Jan Bakker organizes his book around Hemingway's publications as they chronologically appeared. He summarizes most reviews, first Dutch and then American, and points out areas of agreement and of difference. He functions primarily as an editor, allowing critics to speak for themselves, rather than as an author with a particular point of view.
After Islands in the Stream (1970) Bakker lists "General and Miscellaneous Articles" concerning recent Hemingway criticism containing assessments of his work and personality in Dutch publications since 1970 and shares some critical responses to them. There are extensive notes and two annotated lists, the first of select Dutch periodicals and newspapers, and the second of Dutch reviewers and essayists. The book is also well indexed.
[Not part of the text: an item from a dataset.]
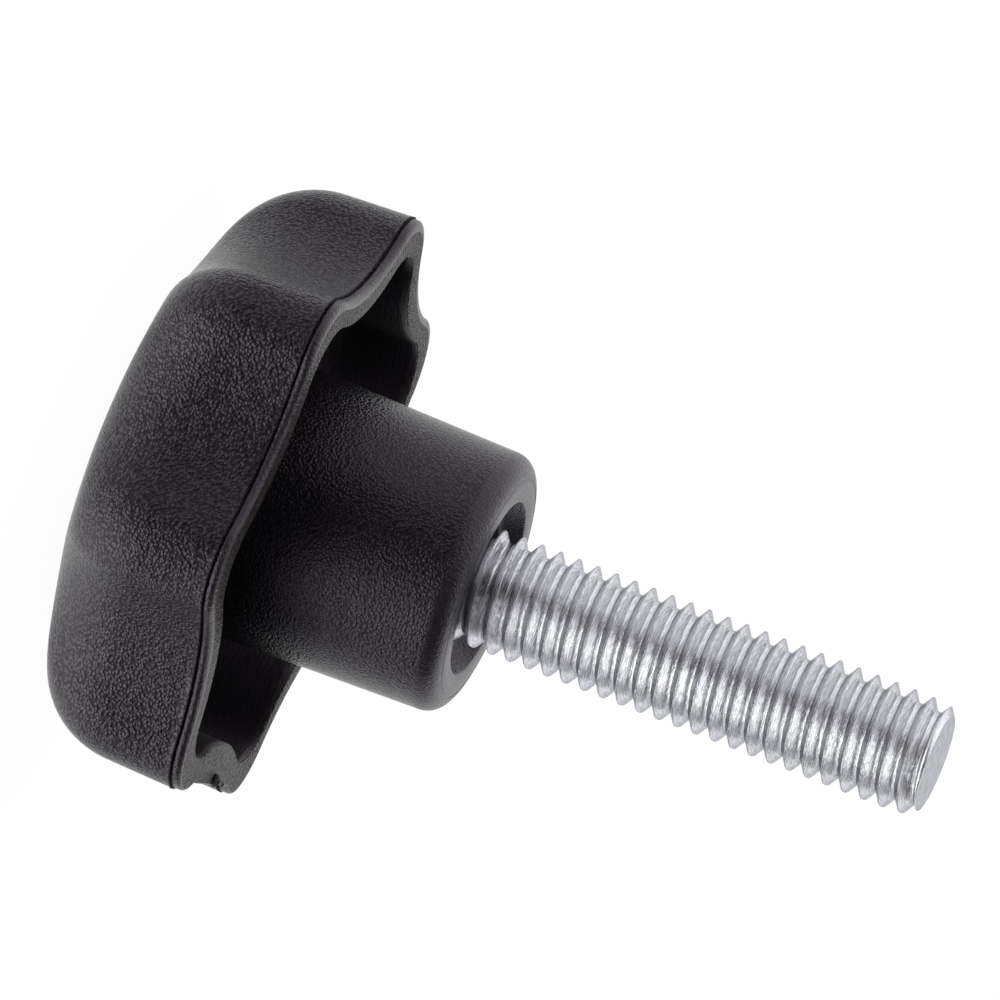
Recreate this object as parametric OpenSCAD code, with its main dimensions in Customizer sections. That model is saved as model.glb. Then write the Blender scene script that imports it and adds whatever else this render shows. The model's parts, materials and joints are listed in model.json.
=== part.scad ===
// Star knob: a hollow seven-lobed moulding with a long hub, moulded around the head of a
// plated steel screw stud. Millimetres, +Z along the stud. The origin is on the axis, in the
// plane of the hub's end face, so the stud rises above z = 0 and the knob hangs below it.

/* [Knob body] */
// Diameter over the lobes, at the parting line
knob_d = 31.7; // [28:0.1:40]
// Height of the moulding, from the crown's flat to the hub's end face
body_h = 19.7; // [18:0.1:26]
// How far the hub stands out beyond the rim
hub_stand = 9.6; // [6:0.1:11]
// Number of lobes
lobes = 7; // [5:1:9]
// Depth of the finger valleys between the lobes
valley_depth = 2.3; // [1.6:0.1:2.8]
// Radius of a lobe's tip, seen along the axis
lobe_r = 3.2; // [2.8:0.1:3.8]
// Draft of the skirt above the parting line, in degrees
skirt_draft = 2.7; // [1:0.1:4]

/* [Crown] */
// Diameter of the flat in the middle of the crown
crown_flat_d = 12; // [8:0.5:16]
// Radius of the shallow dome around the flat
crown_r = 44; // [38:1:60]
// Radius of the shoulder between the dome and the skirt
shoulder_r = 5.2; // [4:0.1:6]

/* [Rim and cavity] */
// Height of the smooth lip between the parting line and the rim's face
lip_h = 0.55; // [0.5:0.05:1]
// Radius of the lip's outer edge
lip_r = 0.5; // [0.2:0.05:0.5]
// Wall of the skirt at the tip of a lobe
lobe_wall = 2; // [1.6:0.1:2.4]
// Wall of the skirt at the foot of a valley
valley_wall = 1.7; // [1.4:0.1:2]
// Radius of the cavity's outline inside a lobe
cavity_lobe_r = 2.9; // [2.4:0.1:3.2]
// Draft of the cavity's wall, in degrees
cavity_draft = 1; // [0.5:0.1:2]
// Thickness of the crown over the cavity
crown_wall = 2.4; // [1.8:0.1:3.5]

/* [Hub] */
// Diameter of the hub at its end face
hub_d = 13.6; // [12.6:0.1:15]
// Draft of the hub, in degrees
hub_draft = 1.4; // [0.5:0.1:2]
// Radius of the hub's outer edge
hub_edge_r = 1.1; // [0.5:0.1:1.5]
// Diameter of the recess around the stud, at the hub's end face
recess_d = 9.1; // [8.4:0.1:9.8]
// Diameter of the recess at its floor
recess_floor_d = 8.3; // [8:0.1:8.4]
// Depth of the recess
recess_depth = 1; // [0.6:0.1:2]
// Diameter of the pocket in the recess floor where the thread comes out
pocket_d = 7.2; // [6.8:0.1:7.6]
// Depth of that pocket below the recess floor
pocket_depth = 0.6; // [0.4:0.1:1]

/* [Stud] */
// Outer diameter of the metric thread
thread_d = 6; // [5:0.5:6]
// Pitch of the thread, which sets the plain neck that the thread is rolled from
thread_pitch = 1; // [0.8, 1]
// Length of the stud beyond the hub's end face
stud_l = 24; // [10:0.5:50]
// Chamfer at the stud's tip
tip_chamfer = 0.8; // [0.3:0.1:1]
// Width across the flats of the stud's hexagonal head
head_af = 10; // [8:0.5:10.5]
// Height of the stud's head
head_h = 4; // [2.5:0.5:5]
// Plastic between the stud's head and the cavity side of the crown
head_cover = 1.8; // [1:0.1:2.4]
// Shrinkage gap between the moulding and the stud that it holds
shrink_gap = 0.02; // [0:0.01:0.05]

/* [Hidden] */

plastic_black = [0.13, 0.125, 0.14];
zinc_plate = [0.74, 0.77, 0.8];

// Levels along the axis, downwards from the hub's end face
rim_z = -hub_stand;
parting_z = rim_z - lip_h;
crown_flat_r = crown_flat_d / 2;
crown_sag = crown_r - sqrt(pow(crown_r, 2) - pow(crown_flat_r, 2));
crown_flat_z = -body_h;
crown_apex_z = crown_flat_z - crown_sag;
cavity_apex_z = crown_apex_z + crown_wall;
head_z = cavity_apex_z + head_cover;

// Outline of the outside at the parting line, and of the cavity at the rim
half_pitch = 180 / lobes;
tip_r = knob_d / 2;
foot_r = tip_r - valley_depth;
cavity_tip_r = tip_r - lobe_wall;
cavity_foot_r = foot_r - valley_wall;

// Hub
hub_r = hub_d / 2;
hub_root_z = cavity_apex_z;
hub_root_r = hub_r - (hub_root_z + hub_edge_r) * tan(hub_draft);

// Stud: the neck has the thread's mean diameter, and the thread starts at the hub's end face
neck_r = (thread_d - 0.65 * thread_pitch) / 2;
thread_r = thread_d / 2;

// Steps around the outline and along the section
VALLEY_STEPS = 3;
LOBE_STEPS = 12;
DOME_STEPS = 4;
SHOULDER_STEPS = 8;
LIP_STEPS = 3;
CAVITY_DOME_STEPS = 2;
CAVITY_SHOULDER_STEPS = 4;
EPS = 0.01;

function dir(a) = [cos(a), sin(a)];
function turned(p, a) = [p.x * cos(a) - p.y * sin(a), p.x * sin(a) + p.y * cos(a)];
function steps(from, to, n) = [for (i = [0:n]) from + (to - from) * i / n];

// Radius of the valley's arc that touches the lobes on both sides and just reaches foot_r
function valley_arc_r(tip, foot, lobe) =
    let (c = tip - lobe)
    (c * c + foot * foot - 2 * c * foot * cos(half_pitch) - lobe * lobe)
        / (2 * (lobe - foot + c * cos(half_pitch)));

// Star outline of tangent arcs, lobe by lobe, starting in the valley on +X
function star(tip, foot, lobe) =
    let (
        valley = valley_arc_r(tip, foot, lobe),
        lobe_c = tip - lobe,
        valley_c = foot + valley,
        lobe_turn = atan2(valley_c * sin(half_pitch), valley_c * cos(half_pitch) - lobe_c),
        valley_turn = lobe_turn - half_pitch,
        rising = steps(0, valley_turn, VALLEY_STEPS),
        cap = steps(-lobe_turn, lobe_turn, LOBE_STEPS)
    )
    [for (i = [0:lobes - 1]) let (a0 = 2 * half_pitch * i) each concat(
        [for (j = [0:VALLEY_STEPS - 1])
            turned([valley_c - valley * cos(rising[j]), valley * sin(rising[j])], a0)],
        [for (b = cap)
            turned(lobe_c * dir(half_pitch) + lobe * dir(half_pitch + b), a0)],
        [for (j = [VALLEY_STEPS - 1:-1:1])
            turned([valley_c - valley * cos(rising[j]), -valley * sin(rising[j])], a0 + 2 * half_pitch)]
    )];

// Section of a domed cap in [radius, z], from first_r to the foot of its wall: a dome, a
// shoulder that touches dome and wall, and a wall that leans in by the draft
function cap_section(wall_r, wall_z, first_r, dome, apex_z, shoulder, draft, n_dome, n_shoulder) =
    let (
        dome_z = apex_z + dome,
        reach = dome - shoulder,
        slope = tan(draft),
        offset_r = wall_r - wall_z * slope - shoulder / cos(draft),
        qa = 1 + slope * slope,
        qb = offset_r * slope - dome_z,
        qc = offset_r * offset_r + dome_z * dome_z - reach * reach,
        shoulder_z = (-qb - sqrt(qb * qb - qa * qc)) / qa,
        shoulder_c = offset_r + slope * shoulder_z,
        join = asin(shoulder_c / reach),
        first = asin(first_r / dome)
    )
    concat(
        [for (a = steps(first, join, n_dome)) [dome * sin(a), dome_z - dome * cos(a)]],
        [for (i = [1:n_shoulder]) let (a = join + (90 - draft - join) * i / n_shoulder)
            [shoulder_c + shoulder * sin(a), shoulder_z - shoulder * cos(a)]],
        [[wall_r, wall_z]]
    );

// The rounded lip from the parting line up to the rim's flat face
function lip_section(wall_r) = [for (i = [1:LIP_STEPS]) let (a = 90 * i / LIP_STEPS)
    [wall_r - lip_r * (1 - cos(a)), rim_z - lip_r * (1 - sin(a))]];

function reversed(list) = [for (i = [len(list) - 1:-1:0]) list[i]];
function around(section, a) = [for (p = section) [p[0] * cos(a), p[0] * sin(a), p[1]]];

// Lobed shell: one closed skin that runs from the crown over the rim and into the cavity.
// Each column of points stands over one point of the star outlines.
module lobed_shell() {
    outside = star(tip_r, foot_r, lobe_r);
    inside = star(cavity_tip_r, cavity_foot_r, cavity_lobe_r);
    columns = [for (i = [0:len(outside) - 1]) concat(
        around(concat(
            cap_section(norm(outside[i]), parting_z, crown_flat_r, crown_r, crown_apex_z,
                shoulder_r, skirt_draft, DOME_STEPS, SHOULDER_STEPS),
            lip_section(norm(outside[i]))),
            atan2(outside[i].y, outside[i].x)),
        around(reversed(cap_section(norm(inside[i]), rim_z, hub_r / 2, crown_r - crown_wall,
            cavity_apex_z, shoulder_r - lobe_wall, cavity_draft,
            CAVITY_DOME_STEPS, CAVITY_SHOULDER_STEPS)),
            atan2(inside[i].y, inside[i].x))
    )];
    n = len(columns);
    m = len(columns[0]);
    polyhedron(
        points = [for (column = columns) each column],
        faces = concat(
            [for (i = [0:n - 1], j = [0:m - 2]) let (k = (i + 1) % n)
                [i * m + j, i * m + j + 1, k * m + j + 1, k * m + j]],
            [[for (i = [0:n - 1]) i * m]],
            [[for (i = [n - 1:-1:0]) i * m + m - 1]]
        ),
        convexity = 6
    );
}

// Hub with draft and a rounded outer edge, rooted in the crown
module hub() {
    edge_r = hub_r - hub_edge_r;
    rotate_extrude($fn = 96) {
        polygon([[0, hub_root_z], [hub_root_r, hub_root_z], [hub_r, -hub_edge_r],
            [edge_r, 0], [0, 0]]);
        translate([edge_r, -hub_edge_r]) circle(hub_edge_r, $fn = 48);
    }
}

// One moulding: lobed shell, hub, the recess around the stud and the seat of its head
module knob_body() {
    color(plastic_black) difference() {
        union() {
            lobed_shell();
            hub();
        }
        translate([0, 0, -recess_depth])
            cylinder(d1 = recess_floor_d, d2 = recess_d, h = recess_depth, $fn = 96);
        translate([0, 0, -recess_depth - pocket_depth])
            cylinder(d = pocket_d, h = pocket_depth + EPS, $fn = 96);
        stud_form(shrink_gap);
    }
}

// The stud's own form, grown by a gap where the moulding's seat is cut from it
module stud_form(gap) {
    translate([0, 0, head_z - gap])
        cylinder(r = (head_af / 2 + gap) / cos(30), h = head_h + 2 * gap, $fn = 6);
    rotate_extrude($fn = 96) polygon([
        [0, head_z + head_h / 2],
        [neck_r + gap, head_z + head_h / 2],
        [neck_r + gap, neck_r - thread_r],
        [thread_r + gap, 0],
        [thread_r + gap, stud_l - tip_chamfer],
        [thread_r + gap - tip_chamfer, stud_l],
        [0, stud_l]
    ]);
}

// Screw stud: zinc-plated steel, hexagonal head inside the hub
module threaded_stud() {
    color(zinc_plate) stud_form(0);
}

knob_body();
threaded_stud();
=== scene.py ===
import json
from math import asin, atan2, ceil, cos, pi, radians, sin, sqrt, tan

import bmesh
import bpy
import numpy as np
from mathutils import Matrix, Vector


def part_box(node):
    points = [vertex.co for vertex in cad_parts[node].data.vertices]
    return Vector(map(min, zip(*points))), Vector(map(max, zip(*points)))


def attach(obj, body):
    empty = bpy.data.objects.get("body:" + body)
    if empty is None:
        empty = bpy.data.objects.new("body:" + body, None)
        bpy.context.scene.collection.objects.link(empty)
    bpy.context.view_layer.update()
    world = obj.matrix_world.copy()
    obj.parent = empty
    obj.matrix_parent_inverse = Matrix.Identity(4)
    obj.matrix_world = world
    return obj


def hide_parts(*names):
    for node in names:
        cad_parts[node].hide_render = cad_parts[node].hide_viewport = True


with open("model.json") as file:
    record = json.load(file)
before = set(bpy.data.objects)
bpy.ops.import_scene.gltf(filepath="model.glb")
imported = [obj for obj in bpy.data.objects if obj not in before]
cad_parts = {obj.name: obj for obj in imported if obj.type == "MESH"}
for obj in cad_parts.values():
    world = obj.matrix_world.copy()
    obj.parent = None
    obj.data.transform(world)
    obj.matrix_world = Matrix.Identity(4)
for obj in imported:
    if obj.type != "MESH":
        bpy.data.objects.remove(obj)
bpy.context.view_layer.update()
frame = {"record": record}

# ---------------------------------------------------------------------------------------
# Knob body
# One injection moulding in black ABS: a hollow skirt with seven lobes under a shallow dome,
# and a long tapered hub. The mould halves met at the parting line near the rim, and the
# plastic came in through a tab in one of the valleys.
# ---------------------------------------------------------------------------------------
# Sizes are in millimetres, and link_mesh turns them to metres
MM = 0.001
mounts = {mount["name"]: mount for mount in frame["record"]["mounts"]}
crown_z = mounts["crown_rest"]["pos_m"][2] / MM
body_low, body_high = (np.array(corner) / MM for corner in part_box("knob_body"))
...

There are two tantalizing comments that all scholars have no doubt wondered about, comments that underline the intensely subjective nature of most criticism (surely Matthew Arnold dreamed in vain of disinterested criticism). The question becomes even more insistent as the reader hears major critics on both sides of the Atlantic line up to praise and blame virtually every text, offering in each case reasons for such judgments: "One can ask oneself again how it is possible that two sensitive critics should hold such completely opposite views. Could it be that the text of the novel lends itself without impunity to such opposite evaluations, or must one conclude that in the final analysis the private, subjective impulse remains the basic source of all criticism?" Again near the end of the volume, after surveying the whole field, Bakker restates the observation: "Remains the question, always puzzling, why some critics can praise the novel as Hemingway vintage, whereas others reject it in toto."
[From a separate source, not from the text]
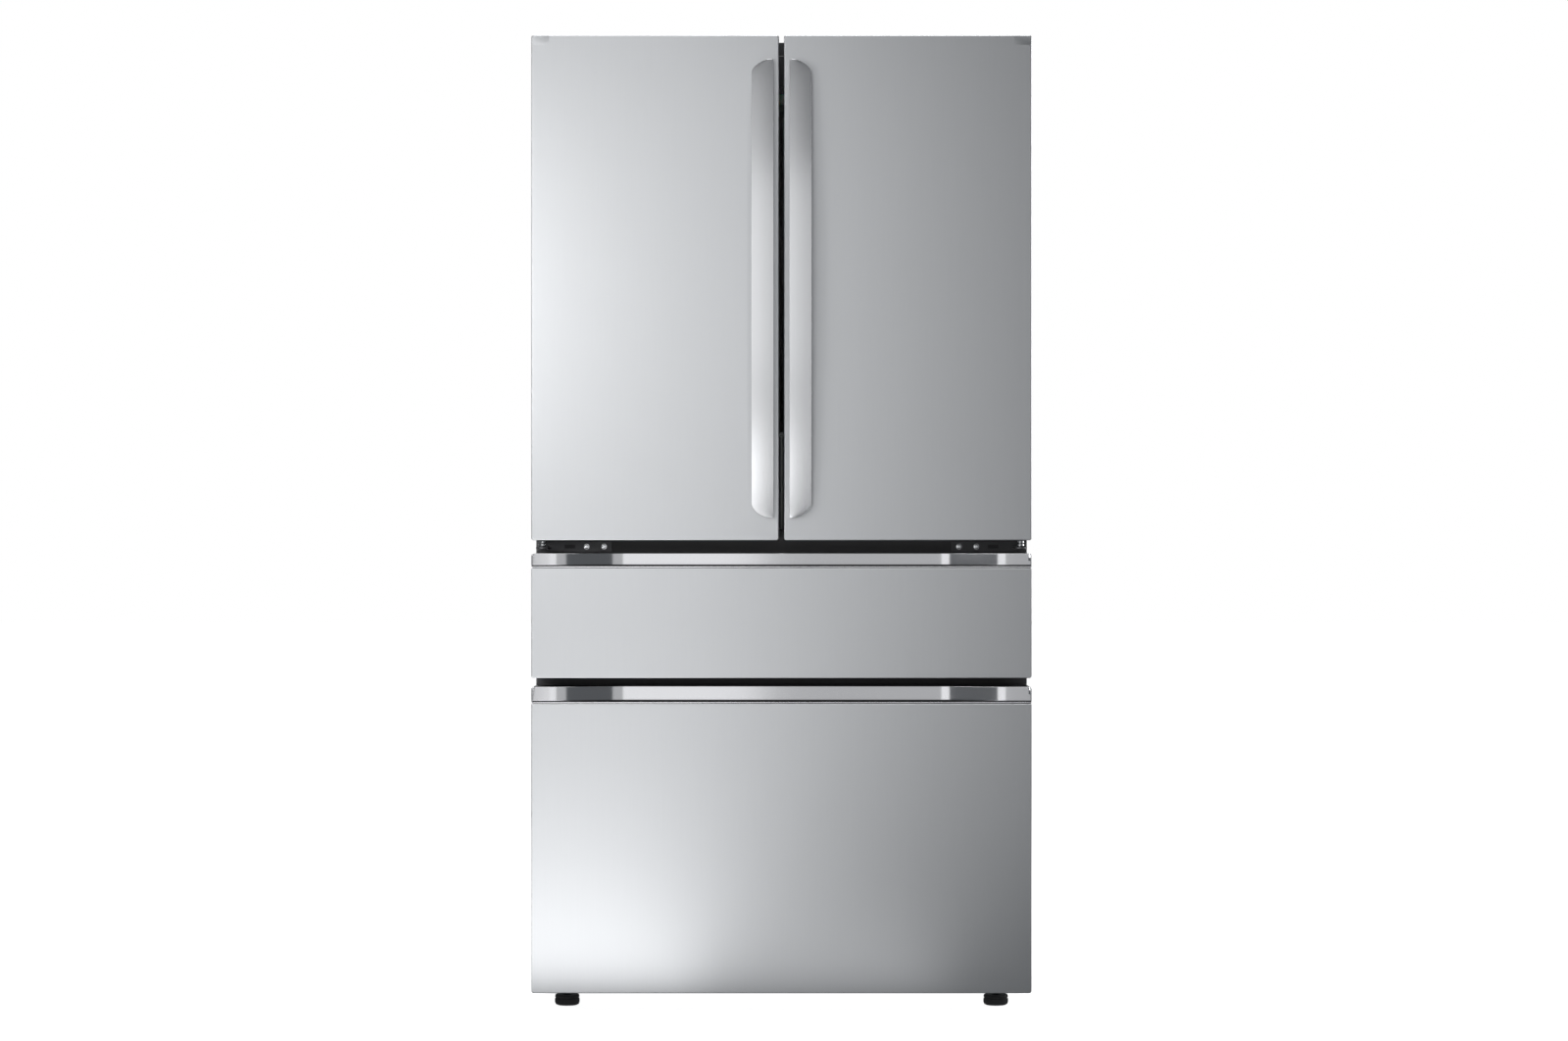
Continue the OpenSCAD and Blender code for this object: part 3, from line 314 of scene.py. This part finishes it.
def back_screws():
    """Domed screws along both sides and the top of the back sheet."""
    low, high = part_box("back_panel")
    edge, backwards = 0.010, Vector((0, 1, 0))
    head = [(0, 0), (0.0045, 0), (0.0045, 0.0008), (0.0034, 0.0022), (0.0014, 0.0024), (0, 0.0014)]
    pitch = (high.z - low.z - 2 * rib_margin) / rib_count
    levels = [low.z + rib_margin + i * pitch for i in range(rib_count + 1)]
    places = [(x, z) for x in (low.x + edge, high.x - edge) for z in levels]
    places += [(x, high.z - edge) for x in (low.x / 2, 0, high.x / 2)]
    bm = bmesh.new()
    for x, z in places:
        turned(bm, head, Vector((x, high.y, z)), backwards, 20)
    add_piece(bm, "back_sheet_screws", zinc_coat, "back_panel", False)


cabinet_wrap()
back_sheet()
back_screws()
eased("face_frame", "front_frame", frame_paint, 0.001)

# ---- Insulation and liners ----
# Rigid foam fills the walls round three liners of glossy white plastic, vacuum formed with
# round inner corners and open to the front.
foam_block = finish("foam_block", (0.72, 0.62, 0.36), 0.85, (160, 160, 160), 0.0006, 0.1)


def recoat(node, material):
    """Gives a CAD node that keeps its shape a better material."""
    frame["nodes"][node].data.materials.clear()
    frame["nodes"][node].data.materials.append(material)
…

The book is highly readable, and it puts critical responses to most of Hemingway's work in a convenient single book. The researcher who wants complete reviews, based on the summaries, can easily move to the original texts, guided to them by the notes provided.
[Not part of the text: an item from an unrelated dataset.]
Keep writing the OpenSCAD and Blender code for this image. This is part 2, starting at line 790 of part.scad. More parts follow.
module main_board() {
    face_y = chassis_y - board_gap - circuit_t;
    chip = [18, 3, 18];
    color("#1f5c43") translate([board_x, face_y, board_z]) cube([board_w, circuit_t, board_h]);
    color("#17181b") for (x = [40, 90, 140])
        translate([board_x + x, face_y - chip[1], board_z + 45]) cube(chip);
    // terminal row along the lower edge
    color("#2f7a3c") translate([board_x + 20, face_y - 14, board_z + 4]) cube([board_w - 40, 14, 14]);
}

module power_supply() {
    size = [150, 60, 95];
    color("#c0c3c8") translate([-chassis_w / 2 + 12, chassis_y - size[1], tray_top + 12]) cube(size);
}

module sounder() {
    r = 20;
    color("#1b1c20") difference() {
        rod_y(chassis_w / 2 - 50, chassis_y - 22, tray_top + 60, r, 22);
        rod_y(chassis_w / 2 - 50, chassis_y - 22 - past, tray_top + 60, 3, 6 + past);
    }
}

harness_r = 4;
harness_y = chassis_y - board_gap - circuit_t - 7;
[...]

Conversations with Ernest Hemingway reprints forty articles published in the United States from 1919 through 1965, almost all of them interviews with Hemingway. Most of the articles are here newly available to scholars; a few, like George Plimpton's "The Art of Fiction: Ernest Hemingway" or Ralph Ingersoll's "Story of Ernest Hemingway's Far East Trip," have appeared elsewhere but are valuable enough to justify rounding out the collection. Bruccoli also included Hemingway's speech to the American Writer's Congress in New York on 4 June 1937 and his Nobel Prize acceptance speech in 1954.
The articles are on the whole laudatory. They document in part the emerging legend of the man of action who was at the same time a man dedicated to writing "truly." Bruccoli says in his Introduction that the articles are sometimes contradictory (and they are). He also alludes to Hemingway's tendency to lie about his life experiences while "aggrandizing himself," but justifies him to the extent [End Page 674] that he aggrandized reading and writing at the same time. Bruccoli calls attention to Hemingway's repeated claim to have completed novels "in the bank" to avoid excessive taxes and to provide for his family as simply not the case.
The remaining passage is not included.